Tão relevante para a compreensão da história é a carruagem de Filipe II, como as espectaculares viaturas de aparato de D. João V e de D. José. Se os coches de passeio, belos e de uma discreta riqueza, evocam a vida quotidiana da família real, temos por exemplo, o modesto landau do Regicídio que por sinal, é sem dúvida e a par da chamada Carruagem da Coroa, o veículo politicamente mais importante da nossa história. Se existir vontade das autoridades na persuasão do mecenato, poder-se-ão até incluir elementos - boas cópias - dos adereços presentes na Aclamação dos monarcas, como bandeiras, o trono, o manto, os símbolos da realeza e uniformes que serviram nas cerimónias oficiais do Estado. O Museu deverá ser visto como um todo explicativo das várias épocas que a colecção integra.
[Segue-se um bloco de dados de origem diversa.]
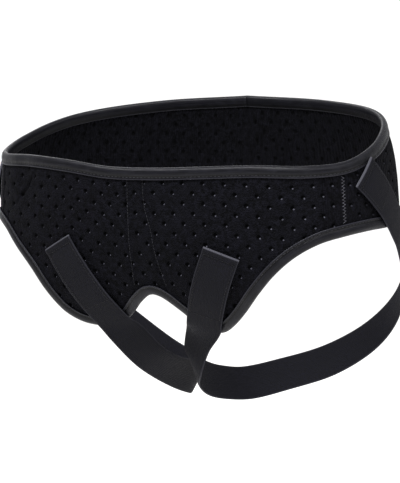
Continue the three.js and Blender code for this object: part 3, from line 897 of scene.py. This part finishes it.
# %% The tape's cross-section, from the end inside the belt to the end outside
tape_section = smooth_table(
    "share  deep  off",
    [
        (0, 8.2, 0.5), (0.18, 4.6, 0.35), (0.34, 1.4, 0.4), (0.42, -0.45, 1.2), (0.48, -1.15, 2.6),
        (0.54, -0.75, 4.1), (0.6, 0.6, 5.15), (0.7, 2.7, 5.6), (0.8, 4.8, 5.35), (0.88, 6.4, 4.75),
        (0.94, 7.5, 5.05), (1, 8.4, 4.95),
    ],
)
section_line = np.stack([*tape_section(np.linspace(0, 1, 60)).values()], -1)

# %% Fold the tape over an edge
TAPE_CELL, TAPE_ROWS = 2.2, 26
# a little thinner than TAPE_WALL, so that the folded tape keeps off the cloth
DRAWN_WALL = 0.7
# the sewing draws the tape into faint puckers beside its stitches, on its outer leg
OUTER_LEG_FROM = 0.55
PUCKER, PUCKER_STEP, PUCKER_DRIFT = 0.12, 3.3, 1.7
PUCKER_LINE, PUCKER_REACH = 5.4, 1.8
SLOW_WAVE, SLOW_STEP, DRIFT_STEP = 0.1, 23, 19


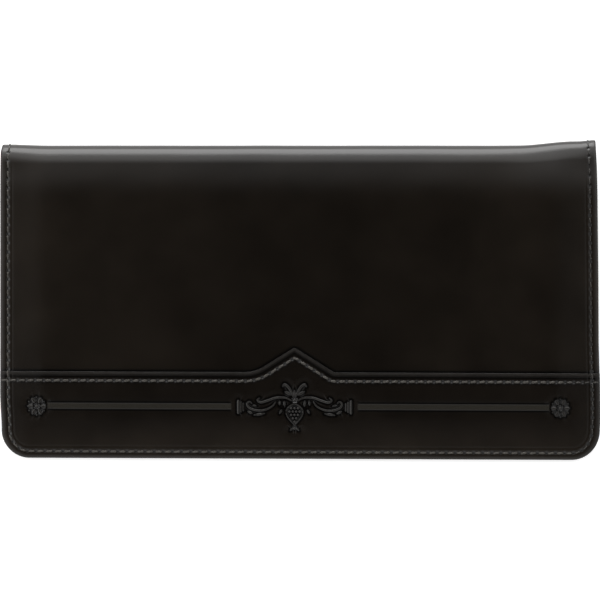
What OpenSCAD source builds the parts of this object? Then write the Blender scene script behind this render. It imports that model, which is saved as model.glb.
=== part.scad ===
// Checkbook cover: a leather shell that folds once along its long side, lined, with stiffened panels,
// a pocket inside each panel and a sewn band with pressed ornament over the lower part of the front.
// It lies closed with the front up: X runs along the fold, +Y points to the fold, Z is up from the
// face that it lies on. Depths are measured from the raised outer face of a panel inwards.

/* [Cover] */
// Width of the cover, along the fold
cover_w = 168.3; // [150:0.1:190]
// Size of the closed cover from the free edges to the fold
cover_d = 88.2; // [84:0.1:110]
// Outer radius of the fold, half the closed thickness without the band
fold_r = 5.25; // [5:0.05:8]
// Radius of the two corners at the free edges
corner_r = 7.9; // [5:0.1:12]
// Gap left between the parts of the shell at each crease of the fold
crease_gap = 0.1; // [0.05:0.01:0.3]

/* [Leather] */
// Thickness of the outer leather
leather_t = 1; // [0.8:0.1:1.2]
// Width of the flat border that is sewn through
border_w = 3; // [2.8:0.1:3.8]
// Width of the slope from the border up to the raised middle
slope_w = 0.8; // [0.4:0.1:1]
// Chamfer of the burnished cut edges
edge_cut = 0.2; // [0.05:0.01:0.3]

/* [Stiffening] */
// Thickness of the stiffener boards, which is how far the middle stands above the border
board_t = 0.5; // [0.4:0.05:0.6]
// Play round each board
board_play = 0.2; // [0.1:0.05:0.5]
// Width of the reinforcement strip, measured round the crown of the fold
strip_w = 5; // [3:0.1:5.5]

/* [Lining] */
// Thickness of the lining
lining_t = 0.25; // [0.15:0.05:0.35]
// How far the lining stays back from the cut edge of the leather
lining_in = 0.4; // [0.1:0.1:0.8]

/* [Pockets] */
// Thickness of the pocket leather
pocket_t = 0.7; // [0.6:0.05:0.8]
// Room in each pocket for a card back
pocket_room = 0.4; // [0.3:0.05:0.5]
// Height of the check pocket from the free edge to its mouth
check_pocket_h = 62; // [50:0.5:70]
// Height of the register pocket from the free edge to its mouth
register_pocket_h = 62; // [50:0.5:70]
// Distance of the creased line from a pocket's mouth
mouth_line_in = 1.4; // [1:0.1:2]
// Width of the creased line along a pocket's mouth
mouth_line_w = 0.5; // [0.3:0.1:0.6]
// Depth of the creased line along a pocket's mouth
mouth_line_d = 0.15; // [0.1:0.01:0.3]

/* [Band] */
// Thickness of the band's leather
band_t = 0.7; // [0.6:0.05:1]
// Height of the band from the free edge to its straight upper edge
band_h = 23.9; // [22:0.1:30]
// Sideways place of the peak and of the ornament from the middle of the cover
peak_x = -1.6; // [-4:0.1:4]
// Width of the peak at its foot
peak_w = 22.2; // [18:0.1:28]
// Height of the peak above the band's straight edge
peak_h = 7; // [5:0.1:9]
// Radius on the peak's tip
tip_r = 1.2; // [0.6:0.1:2]
// Radius of the sweep at the peak's left foot
left_foot_r = 10; // [2:0.1:12]
// Radius of the sweep at the peak's right foot
right_foot_r = 1.5; // [1:0.1:12]

/* [Pressed ornament] */
// Depth of the pressing
press_d = 0.25; // [0.15:0.01:0.35]
// Height of the ornament's middle line above the free edge
ornament_y = 14.5; // [13.5:0.1:16]
// Distance from the ornament's middle to the inner end of each rail
rail_start = 17.7; // [17.4:0.1:30]
// Distance from the ornament's middle to the outer end of each rail
rail_end = 71; // [60:0.1:72]
// Width of a rail over both of its lines
rail_w = 1.9; // [1.5:0.1:2.2]
// Width of each line of a rail
rail_line_w = 0.5; // [0.3:0.05:0.6]
// Distance of a petal flower's middle from the outer end of its rail
flower_gap = 2; // [1.7:0.1:2.5]
// Radius of the flower's boss
boss_r = 0.65; // [0.4:0.05:0.8]
// Length of a petal
petal_l = 2.3; // [1.5:0.1:2.6]
// Width of a petal
petal_w = 1.3; // [0.8:0.1:1.3]
// Height of the broad collar beside each scroll
collar_h = 4; // [3:0.1:4.6]
// Width of the broad collar
collar_w = 0.8; // [0.5:0.05:0.9]
// Height of the narrow collar
inner_collar_h = 2.9; // [2:0.1:4]
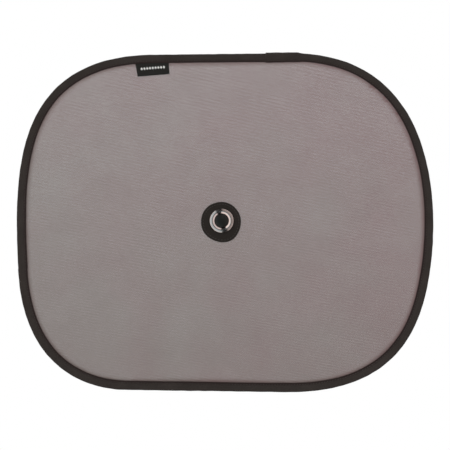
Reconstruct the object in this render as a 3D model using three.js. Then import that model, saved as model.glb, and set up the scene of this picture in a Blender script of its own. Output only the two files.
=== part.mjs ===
// A car side window sunshade: a knitted mesh panel that a sprung wire hoop holds taut inside a
// folded binding tape. One suction cup, snapped into an eyelet near the middle, carries it.
// Millimetres. +X is right as seen from inside the car, +Z is up, +Y points to the window glass.
// The origin is the centre of the suction cup's rim, where it meets the glass.

import * as THREE from "three";

// Outline, and where the eyelet's axis lies from the outline's middle
const WIDTH = 440;
const HEIGHT = 358;
const EYELET_RIGHT_OF_MIDDLE = -3.6;
const EYELET_ABOVE_MIDDLE = 2.1;

// Form of the outline, in half widths and half heights. Top and bottom each have a straight stretch,
// and curves reach on along it, by so many of its lengths, before they turn. Each side has one
// place where the curves from both corners meet, leaning so far across for each unit up.
const TOP = { from: [-0.348, 0.991], to: [0.31, 1], reachLeft: 1.028, reachRight: 1.143 };
const BOTTOM = { from: [0.292, -1], to: [-0.478, -0.987], reachRight: 0.775, reachLeft: 0.165 };
const LEFT = { at: [-0.994, -0.27], lean: -0.038, reachUp: 0.555, reachDown: 0.649 };
const RIGHT = { at: [0.992, -0.207], lean: 0.092, reachUp: 0.199, reachDown: 0.314 };

// Clearances: between pieces that pass through one another, and between cloths that lie flat
const FIT_GAP = 0.25;
const LAYER_GAP = 0.1;

// Mesh panel
const PANEL_THICKNESS = 0.5;

// Wire hoop, and the sleeve crimped over its two ends
const WIRE_DIAMETER = 1.5;
const WIRE_END_GAP = 0.6;
const FERRULE_LENGTH = 20;
const FERRULE_WALL = 0.3;

// Binding tape, and the overlap of its two ends round the top right corner's start
const TAPE_THICKNESS = 0.4;
const BINDING_WIDTH = 9.5;
const OVERLAP_BEFORE_TURN = 24;
const OVERLAP_LENGTH = 33;
const OVERLAP_DIP = 0.6;
const CUT_END = 0.6;
const UNDER_END = 8;
const POCKET_EASE = 4;

// Woven label, tucked under the front lip of the binding where the top left corner ends
const LABEL_WIDTH = 35.3;
const LABEL_DROP = 12.4;
const LABEL_FROM_PANEL_EDGE = 3;
const LABEL_THICKNESS = 0.5;
const LABEL_TILT = THREE.MathUtils.degToRad(3.4);
const LIFT_MARGIN = 0.5;
const LIP_EASE = 7;

// Eyelet: a rolled flange, a barrel, and a curl that grips the washer
const EYELET_DIAMETER = 25.4;
const EYELET_BORE = 12.7;
const EYELET_WALL = 0.45;
const ROLL_HEIGHT = 2.3;
const CURL_RADIUS = 0.85;
const WASHER_DIAMETER = 24;
const WASHER_THICKNESS = 0.5;

// Round patches under the eyelet and its washer
const PATCH_MARGIN = 8.3;
const PATCH_THICKNESS = 0.6;

// Suction cup, with a button head that snaps through the eyelet
const CUP_DIAMETER = 40;
const CUP_DEPTH = 10;
const RIM_WIDTH = 2.5;
const RIM_THICKNESS = 0.8;
const SHOULDER_DIAMETER = 19;
const SHOULDER_CHAMFER = 0.8;
const FLARE_TURN_DIAMETER = 24;
const FLARE_TURN_DEPTH = 5.4;
const HOLLOW_DEPTH = 6.1;
const HOLLOW_TURN_DIAMETER = 25;
const NECK_CLEARANCE = 0.55;
const HEAD_OVERHANG = 0.8;
const HEAD_RISE = 1.1;
const HEAD_UNDERSIDE = 0.9;

// Facets
const STATION_TURN = THREE.MathUtils.degToRad(4.5);
const STATION_REACH = 20;
const STATION_APART = 1.5;
const TURNED_SIDES = 40;
const WIRE_SIDES = 8;
const FERRULE_SIDES = 12;
const FOLD_STEPS = 6;
const ROLL_STEPS = 6;
const CURL_STEPS = 3;
const HEAD_STEPS = 6;
const FLARE_STEPS = 5;
const HOLLOW_STEPS = 6;

// The layers at the eyelet, from the suction cup's shoulder towards the cabin
const curlBack = -(CUP_DEPTH + FIT_GAP);
const washerBack = curlBack - CURL_RADIUS - LAYER_GAP;
const washerFront = washerBack - WASHER_THICKNESS;
const backPatchBack = washerFront - LAYER_GAP;
const backPatchFront = backPatchBack - PATCH_THICKNESS;
const panelBack = backPatchFront - LAYER_GAP;
const panelFront = panelBack - PANEL_THICKNESS;
const panelMiddle = (panelBack + panelFront) / 2;
const frontPatchBack = panelFront - LAYER_GAP;
const frontPatchFront = frontPatchBack - PATCH_THICKNESS;
const flangeLip = frontPatchFront - LAYER_GAP;

// The wire's pocket in the fold, and how far in from the edge the wire and the panel lie
const wireRadius = WIRE_DIAMETER / 2;
const ferruleBore = wireRadius + FIT_GAP;
const ferruleRadius = ferruleBore + FERRULE_WALL;
const plainPocket = wireRadius + FIT_GAP;
const ferrulePocket = ferruleRadius + FIT_GAP;
const wireInset = TAPE_THICKNESS + plainPocket;
const panelInset = wireInset + ferruleRadius + FIT_GAP;

// The slot between the lips, and the depth in from the edge as far as the label lifts the front lip
const slotHalf = PANEL_THICKNESS / 2 + LAYER_GAP;
const labelSlotHalf = slotHalf + LABEL_THICKNESS + LAYER_GAP;
const labelTop = panelInset + LABEL_FROM_PANEL_EDGE;
const liftDepth = labelTop - (LABEL_WIDTH / 2) * Math.sin(LABEL_TILT) - LIFT_MARGIN;

// The eyelet's roll, as half an ellipse between its outer edge and its bore
const eyeletRadius = EYELET_DIAMETER / 2;
const boreRadius = EYELET_BORE / 2;
const rollMiddle = (eyeletRadius + boreRadius) / 2;
const rollHalf = (eyeletRadius - boreRadius) / 2;
const barrelHole = boreRadius + EYELET_WALL + FIT_GAP;
const patchRadius = eyeletRadius + PATCH_MARGIN;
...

Os coches merecem bem um novo espaço, melhor organizado e exclusivamente concebido para uma grandiosa exposição, única no mundo. Será igualmente desejável que a absurda regra imposta pela tutela quanto à recolha e gestão do dinheiro dos ingressos seja revista, de modo a que uma política de rigoroso restauro tenha início. Desejo até que a maioria das viaturas possa um dia encontrar-se numa situação de operacionalidade. As razões para tal são óbvias.
Creio que o maior óbice quanto ao novo edifício a construir, consiste no aspecto arquitectónico do mesmo, que inevitavelmente terá de ser contemporâneo. Embora não me manifeste como grande entusiasta dos figurinos plasmados no CCB, Torre do Tombo ou Expo, há que reconhecer que este novo Museu, consiste numa boa oportunidade para criar um marco visível e prestigiante para Portugal.
A escassos meses da comemoração da golpada subversiva que roubou Portugal a um destino sem dúvida mais progressivo e conforme a sua História, a edificação de um novo Museu dos Coches é a maior homenagem que o povo português pode prestar à rainha D. Amélia. Arrisco mesmo em afirmar que para a maioria silenciosa, tratar-se-á de um necessário exorcismo ao 5 de Outubro de 1910. Aproveitemos a momento em que no desespero de causa, a própria república é pelos seus comemorada, recorrendo aos símbolos da monarquia portuguesa.